The left side of the kitchen was designed to be the food preparation and serving area. It includes two island refrigerator drawers, a built-in refrigerator and a wine cooler in a nearby 4-1/2' wet bar that support the extra drink capacity needed for entertaining large parties. The beverage drawers also place cold drinks at hand at the banquette.
THE FINER DETAILS
The layout Tan conceived was pulled together by a number of elements – not the least of which was the heavy use of decorative, yet substantial moldings, pilasters, corbels and the like. They facilitated the traditional feel and Nantucket style of the home, plus anchored and added depth to the cabinetry in the kitchen proper.
“Because of the kitchen’s large size, we applied lots of wood details around the kitchen,” explains Tan.
She started with Kountry Kraft 3001 frameless cabinets with CRP10 raised-panel doors and paneled sides. The maple perimeter cabinets and bead board accents feature Honey Sweet paint and glaze. The lyptus island, banquette, desk, wet bar and the interior of the glass cabinets showcase a Nutmeg stain.
“Moldings were then chosen that were appropriate to the scale of the room,” notes Tan.
For example, a 6"-high, two-part crown assembly consisting of a crown molding and a frieze board highlight the tops of the wall cabinets. Decorative pilasters at the island with arched corbels hold up the raised Ivory Gold granite countertop.
“This detail was repeated with narrow storage cabinets for spice pull-outs and tray slots on either side of the cooktop and mantel hood, and again at the sink where there is a pull-out towel rod,” explains Tan.
“An applied base and toe molding wraps the bottom of the double oven, all of the pilasters and the front of the island to add substance to the design,” she adds.
Additional storage was key to Tan’s design, as well. She struck a balance between maintaining the look of an open-plan kitchen and creating a significant amount of new storage space.
For instance, Tan transformed the old powder room into a large walk-in pantry for bulk shopping, trash and cleaning supplies. The island also conceals additional trash cans for cooking and clean-up.
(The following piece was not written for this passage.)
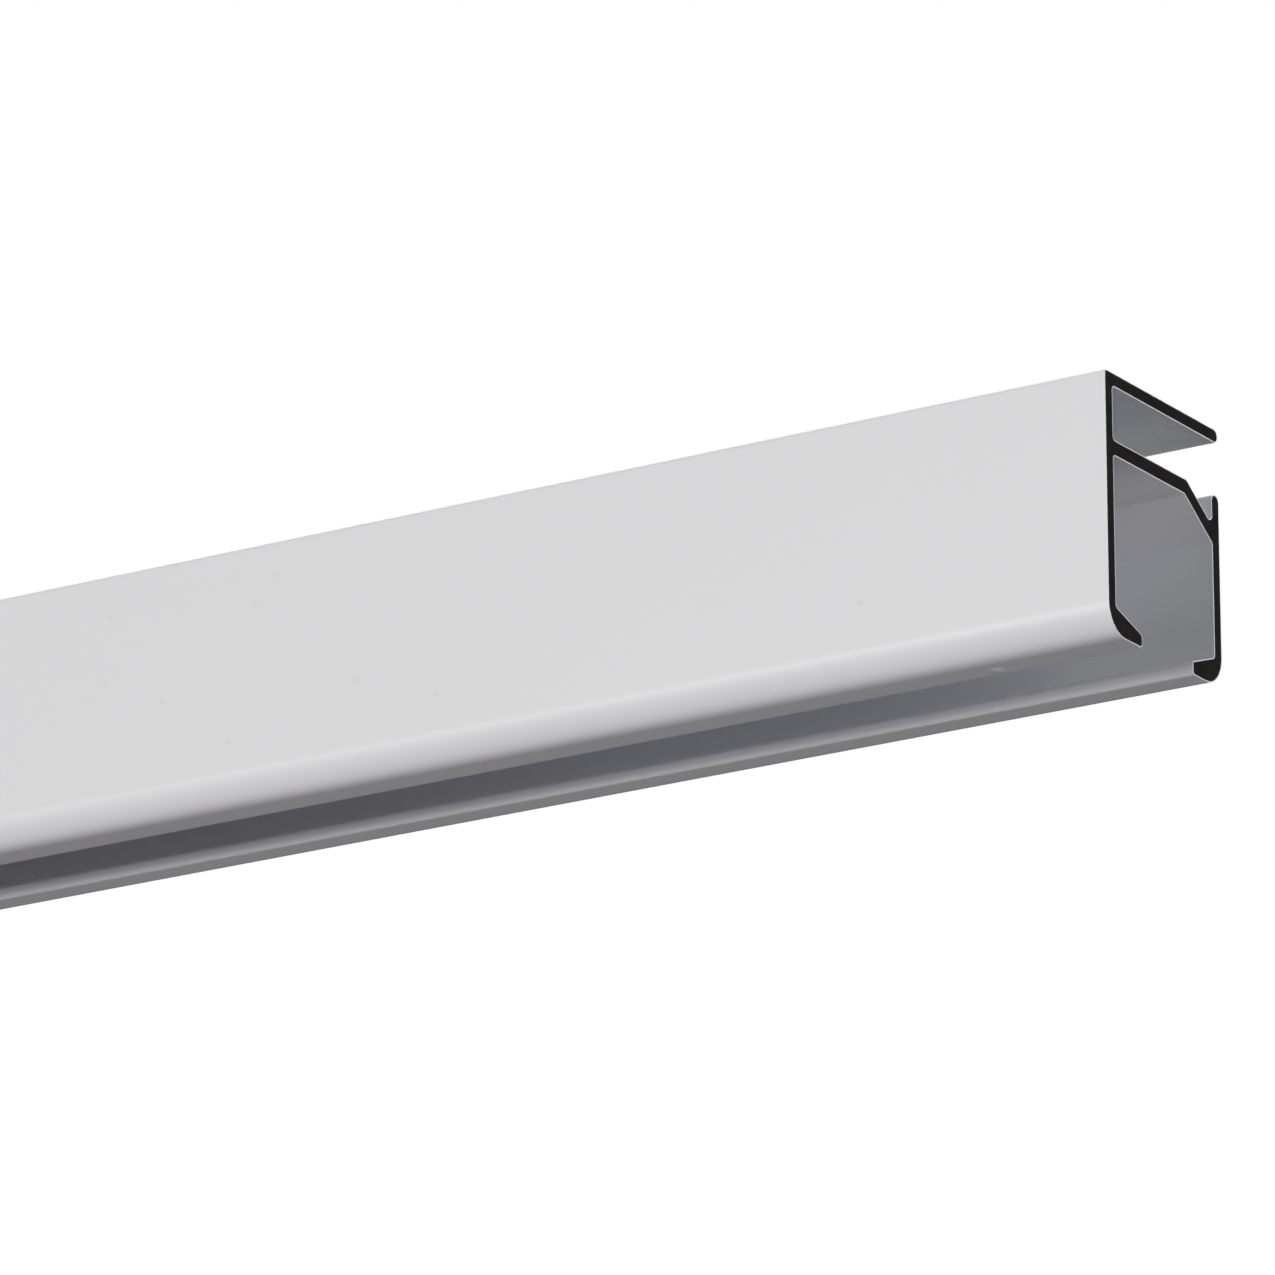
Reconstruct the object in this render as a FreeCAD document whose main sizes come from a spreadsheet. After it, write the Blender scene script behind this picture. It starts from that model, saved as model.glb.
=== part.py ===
import FreeCAD, Part
import math
import os
import Sketcher

# White-painted aluminium curtain track, drawn as the one extrusion that it is.
# The length runs along X, the painted front faces -Y, the bracket slot opens at the back,
# and the two bottom lips stand on Z = 0.

# Driving sizes, in millimetres and degrees
SIZES = [
    ("track_length", 600.0, "length of the cut piece"),
    ("height", 20.0, "from the underside of the lips to the top face"),
    ("depth", 16.6, "from the front face to the back face"),
    ("front_wall", 1.1, "thickness of the front wall"),
    ("top_wall", 1.05, "thickness of the top wall"),
    ("back_wall", 1.1, "thickness of the back wall"),
    ("web_wall", 1.2, "thickness of the web, level and sloping"),
    ("slot_height", 4.1, "clear height of the bracket slot under the top wall"),
    ("web_reach", 11.85, "from the front face to the bend of the web"),
    ("web_slope", 34.0, "fall of the web behind its bend, from level"),
    ("front_lip_reach", 4.85, "from the front face to the tip of the front bottom lip"),
    ("back_lip_reach", 4.4, "from the back face to the tip of the back bottom lip"),
    ("lip_tip", 1.0, "thickness of a bottom lip at its tip"),
    ("lip_root", 2.15, "thickness of a bottom lip where it leaves its wall"),
    ("bottom_radius", 2.4, "outer rounding of the two bottom corners"),
    ("top_radius", 0.3, "rounding of the top front corner"),
    ("tip_radius", 0.35, "rounding of the lip tips"),
    ("inner_radius", 0.3, "fillet of the inner corners"),
    ("bend_radius", 0.5, "rounding of the web at its bend, above and below"),
    ("groove_radius", 0.4, "fillet at the bottom of the groove behind the web"),
]

doc = FreeCAD.newDocument("curtain_track")
sheet = doc.addObject("Spreadsheet::Sheet", "sizes")
for row, (alias, value, note) in enumerate(SIZES, start=1):
    sheet.set("A%d" % row, alias)
    sheet.set("B%d" % row, str(value))
    sheet.set("C%d" % row, note)
    sheet.setAlias("B%d" % row, alias)
doc.recompute()


def size(alias):
    return float(sheet.get(alias))


# Stations and levels of the section: Y goes back from the front face, Z up from the lips
front = -size("depth") / 2
back = size("depth") / 2
front_inside = front + size("front_wall")
back_inside = back - size("back_wall")
front_end = front + size("front_lip_reach")
back_end = back - size("back_lip_reach")
top = size("height")
slot_top = top - size("top_wall")
web_top = slot_top - size("slot_height")
web_under = web_top - size("web_wall")
slope = math.radians(size("web_slope"))
bend = front + size("web_reach")
bend_under = bend - size("web_wall") * math.tan(slope / 2)
groove_bottom = web_top - (back_inside - bend) * math.tan(slope)
slope_foot = web_under - (back_inside - bend_under) * math.tan(slope)
nose_radius = size("top_wall") / 2
crown_radius = size("back_wall") / 2

# The outline's straight stretches in order, each as name, start and end
STRAIGHTS = [
    ("front_face", (front, 0), (front, top)),
    ("top_face", (front, top), (back - nose_radius, top)),
    ("slot_ceiling", (back - nose_radius, slot_top), (front_inside, slot_top)),
    ("slot_front", (front_inside, slot_top), (front_inside, web_top)),
    ("slot_floor", (front_inside, web_top), (bend, web_top)),
    ("slope_above", (bend, web_top), (back_inside, groove_bottom)),
    ("groove_side", (back_inside, groove_bottom), (back_inside, web_top - crown_radius)),
    ("back_face", (back, web_top - crown_radius), (back, 0)),
    ("back_sole", (back, 0), (back_end, 0)),
    ("back_tip", (back_end, 0), (back_end, size("lip_tip"))),
    ("back_ramp", (back_end, size("lip_tip")), (back_inside, size("lip_root"))),
    ("channel_back", (back_inside, size("lip_root")), (back_inside, slope_foot)),
    ("slope_below", (back_inside, slope_foot), (bend_under, web_under)),
    ("channel_ceiling", (bend_under, web_under), (front_inside, web_under)),
    ("channel_front", (front_inside, web_under), (front_inside, size("lip_root"))),
    ("front_ramp", (front_inside, size("lip_root")), (front_end, size("lip_tip"))),
    ("front_tip", (front_end, size("lip_tip")), (front_end, 0)),
    ("front_sole", (front_end, 0), (front, 0)),
]
LEVEL = ["top_face", "slot_ceiling", "slot_floor", "back_sole", "channel_ceiling", "front_sole"]
UPRIGHT = ["front_face", "slot_front", "groove_side", "back_face", "back_tip", "channel_back",
           "channel_front", "front_tip"]

body = doc.addObject("PartDesign::Body", "track_body")
body.Label = "track_profile"
section = body.newObject("Sketcher::SketchObject", "section")
across = next(plane for plane in body.Origin.OriginFeatures if plane.Role == "YZ_Plane")
section.AttachmentSupport = [(across, "")]
section.MapMode = "FlatFace"


def point(station, level):
    return FreeCAD.Vector(station, level, 0)


def half_round(centre, radius, first, last):
    circle = Part.Circle(point(*centre), FreeCAD.Vector(0, 0, 1), radius)
    return Part.ArcOfCircle(circle, math.radians(first), math.radians(last))


line = {}
for name, start, end in STRAIGHTS:
    line[name] = section.addGeometry(Part.LineSegment(point(*start), point(*end)), False)
nose_centre = (back - nose_radius, top - nose_radius)
crown_centre = (back - crown_radius, web_top - crown_radius)
nose = section.addGeometry(half_round(nose_centre, nose_radius, -90, 90), False)
crown = section.addGeometry(half_round(crown_centre, crown_radius, 0, 180), False)

START, END = 1, 2
ORIGIN = (-1, 1)
FLOOR = -1


def fix(*terms):
    return section.addConstraint(Sketcher.Constraint(*terms))


def dimension(kind, alias, *terms):
    """Adds a dimension of the sketch and binds it to its cell."""
    value = math.radians(size(alias)) if kind == "Angle" else size(alias)
    index = fix(kind, *terms, value)
    section.setExpression("Constraints[%d]" % index, "sizes." + alias)


# The outline is closed: straight to straight, and round ends run smoothly into their walls
round_ends = {"top_face": "slot_ceiling", "groove_side": "back_face"}
names = [name for name, start, end in STRAIGHTS]
for name, following in zip(names, names[1:] + names[:1]):
    if round_ends.get(name) != following:
        fix("Coincident", line[name], END, line[following], START)
fix("Tangent", line["top_face"], END, nose, END)
fix("Tangent", line["slot_ceiling"], START, nose, START)
fix("Tangent", line["groove_side"], END, crown, END)
fix("Tangent", line["back_face"], START, crown, START)
for name in LEVEL:
    fix("Horizontal", line[name])
for name in UPRIGHT:
    fix("Vertical", line[name])
fix("Parallel", line["slope_above"], line["slope_below"])

# The section stands on the floor, centred; nose and crown are flush with the back face and the web
fix("PointOnObject", line["front_face"], START, FLOOR)
fix("Symmetric", line["front_face"], START, line["back_face"], END, *ORIGIN)
fix("Tangent", nose, line["back_face"])
fix("Tangent", crown, line["slot_floor"])

front_corner = (line["front_face"], START)
back_corner = (line["back_face"], END)
dimension("DistanceX", "depth", *front_corner, *back_corner)
dimension("DistanceY", "height", *front_corner, line["front_face"], END)
dimension("DistanceY", "top_wall", line["slot_ceiling"], END, line["top_face"], START)
dimension("DistanceX", "front_wall", *front_corner, line["slot_front"], END)
dimension("DistanceX", "front_wall", *front_corner, line["channel_front"], END)
dimension("DistanceX", "back_wall", line["groove_side"], START, *back_corner)
dimension("DistanceX", "back_wall", line["channel_back"], START, *back_corner)
dimension("DistanceY", "slot_height", line["slot_front"], END, line["slot_front"], START)
dimension("DistanceX", "web_reach", *front_corner, line["slot_floor"], END)
dimension("DistanceY", "web_wall", line["channel_ceiling"], END, line["slot_floor"], START)
dimension("Distance", "web_wall", line["slope_below"], END, line["slope_above"])
dimension("Angle", "web_slope", line["slope_below"], line["channel_ceiling"])
dimension("DistanceX", "front_lip_reach", *front_corner, line["front_tip"], END)
dimension("DistanceX", "back_lip_reach", line["back_tip"], START, *back_corner)
dimension("DistanceY", "lip_tip", line["front_tip"], END, line["front_tip"], START)
dimension("DistanceY", "lip_tip", line["back_tip"], START, line["back_tip"], END)
dimension("DistanceY", "lip_root", line["front_tip"], END, line["channel_front"], END)
dimension("DistanceY", "lip_root", line["back_tip"], START, line["channel_back"], START)
doc.recompute()
if not section.FullyConstrained:
    raise RuntimeError("the section still has freedom")

extrusion = body.newObject("PartDesign::Pad", "extrusion")
extrusion.Profile = section
extrusion.SideType = "Symmetric"
extrusion.setExpression("Length", "sizes.track_length")
doc.recompute()


def long_edges(shape, places):
    """Names the edges that run along the whole length at these places of the section."""
    found = []
    for station, level in places:
        for number, edge in enumerate(shape.Edges, start=1):
            ends = [vertex.Point for vertex in edge.Vertexes]
            if all(math.hypot(end.y - station, end.z - level) < 1e-4 for end in ends):
                found.append("Edge%d" % number)
                break
        else:
            raise RuntimeError("no edge at %g, %g" % (station, level))
    return found


def round_off(name, alias, places):
    base = body.Tip
    fillet = body.newObject("PartDesign::Fillet", name)
    fillet.Base = (base, long_edges(base.Shape, places))
    fillet.setExpression("Radius", "sizes." + alias)
    body.Tip = fillet
    doc.recompute()


round_off("bottom_corners", "bottom_radius", [(front, 0), (back, 0)])
round_off("top_corner", "top_radius", [(front, top)])
round_off("lip_tips", "tip_radius", [
    (front_end, 0), (front_end, size("lip_tip")), (back_end, 0), (back_end, size("lip_tip"))])
round_off("web_bend", "bend_radius", [(bend, web_top), (bend_under, web_under)])
round_off("groove", "groove_radius", [(back_inside, groove_bottom)])
round_off("inner_corners", "inner_radius", [
    (front_inside, slot_top), (front_inside, web_top), (front_inside, web_under),
    (front_inside, size("lip_root")), (back_inside, size("lip_root")), (back_inside, slope_foot)])

for item in doc.Objects:
    if {"Invalid", "Error"} & set(item.State):
        raise RuntimeError("failed: " + item.Name)
track = body.Shape
if track.isNull() or not track.isValid() or len(track.Solids) != 1:
    raise RuntimeError("the track is not one valid solid")

os.makedirs("parts", exist_ok=True)
track.exportStep("parts/" + body.Label + ".step")
box = track.BoundBox
print("%s: %.1f x %.2f x %.2f mm, section %.2f mm2" % (
    body.Label, box.XLength, box.YLength, box.ZLength, track.Volume / box.XLength))
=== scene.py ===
import math

import bpy
from mathutils import Matrix, Vector


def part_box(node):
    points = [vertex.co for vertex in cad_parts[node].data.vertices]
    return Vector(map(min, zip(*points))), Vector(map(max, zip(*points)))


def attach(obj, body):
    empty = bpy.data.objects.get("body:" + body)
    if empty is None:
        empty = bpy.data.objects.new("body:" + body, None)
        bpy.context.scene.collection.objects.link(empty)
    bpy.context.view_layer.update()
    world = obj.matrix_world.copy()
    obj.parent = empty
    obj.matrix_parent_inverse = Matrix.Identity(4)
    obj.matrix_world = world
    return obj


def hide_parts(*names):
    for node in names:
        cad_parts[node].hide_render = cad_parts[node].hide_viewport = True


# A straight white curtain track: one painted extrusion, sawn square at both ends
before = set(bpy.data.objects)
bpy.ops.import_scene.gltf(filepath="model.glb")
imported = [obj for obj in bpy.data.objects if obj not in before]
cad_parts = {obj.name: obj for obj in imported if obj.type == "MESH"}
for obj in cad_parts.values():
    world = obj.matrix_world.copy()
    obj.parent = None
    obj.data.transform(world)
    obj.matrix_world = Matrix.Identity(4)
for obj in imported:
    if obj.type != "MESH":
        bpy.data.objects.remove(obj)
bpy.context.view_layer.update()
mm = 0.001  # sizes in the dictionaries below are in millimetres, unless their note says otherwise


class Value:  # one output of a node; sums on it add Math nodes to its tree
    def __init__(self, graph, socket):
        self.graph = graph
        self.socket = socket

    def __getitem__(self, name):  # another output of the same node
        return Value(self.graph, self.socket.node.outputs[name])

    def maths(self, operation, *values):
        return self.graph.add("ShaderNodeMath", {"operation": operation}, dict(enumerate(values)))

    def __add__(self, other):
        return self.maths("ADD", self, other)

    __radd__ = __add__

    def __sub__(self, other):
        return self.maths("SUBTRACT", self, other)

    def __rsub__(self, other):
        return self.maths("SUBTRACT", other, self)

    def __mul__(self, other):
        return self.maths("MULTIPLY", self, other)

    __rmul__ = __mul__

    def __truediv__(self, other):
        return self.maths("DIVIDE", self, other)

    def __rtruediv__(self, other):
        return self.maths("DIVIDE", other, self)

    def __gt__(self, other):
        return self.maths("GREATER_THAN", self, other)

    def __lt__(self, other):
        return self.maths("LESS_THAN", self, other)

    def __abs__(self):
        return self.maths("ABSOLUTE", self)


class Graph:  # a node tree, of a material, the world or a Geometry Nodes modifier
    def __init__(self, tree):
        self.tree = tree

    def add(self, kind, settings=None, sockets=None):
        node = self.tree.nodes.new(kind)
        for name, value in (settings or {}).items():
            setattr(node, name, value)
        for name, value in (sockets or {}).items():
            self.feed(node.inputs[name], value)
        return Value(self, node.outputs[0]) if node.outputs else node

    def feed(self, socket, value):
        if isinstance(value, Value):
            self.tree.links.new(value.socket, socket)
        else:
            socket.default_value = value

    def mixColours(self, factor, first, second):  # colour sockets 6 and 7 of a Mix node, and its output 2
        mix = self.add("ShaderNodeMix", {"data_type": "RGBA"}, {0: factor, 6: first, 7: second})
        return Value(self, mix.socket.node.outputs[2])

    def vector(self, operation, *values):
        return self.add("ShaderNodeVectorMath", {"operation": operation}, dict(enumerate(values)))


# The track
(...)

The color scheme, Tan continues, also helped to tie the space together. That’s where Vickie Galvin, interior decorator with Calico Corners in Charlottesville, VA, came in; she also worked closely with the wife to create the warm color scheme for the entire addition. The scheme centered on earth tones such as natural creams and browns, at the wife’s request.
Tan’s use of the lyptus wood in the island, desk, banquet and wet bar paired with the soft hue of the cabinets support that mix of color.
The Ivory Gold granite countertops are done in soft tones of cream, gold, light pink and brown. The beveled backsplash made of Jerusalem Gold pillowed subway bricks also supports the color scheme. As the focal point of the room, the backsplash over the cooktop and around the wet bar is made of reclaimed herringbone biblical tile from Jerusalem.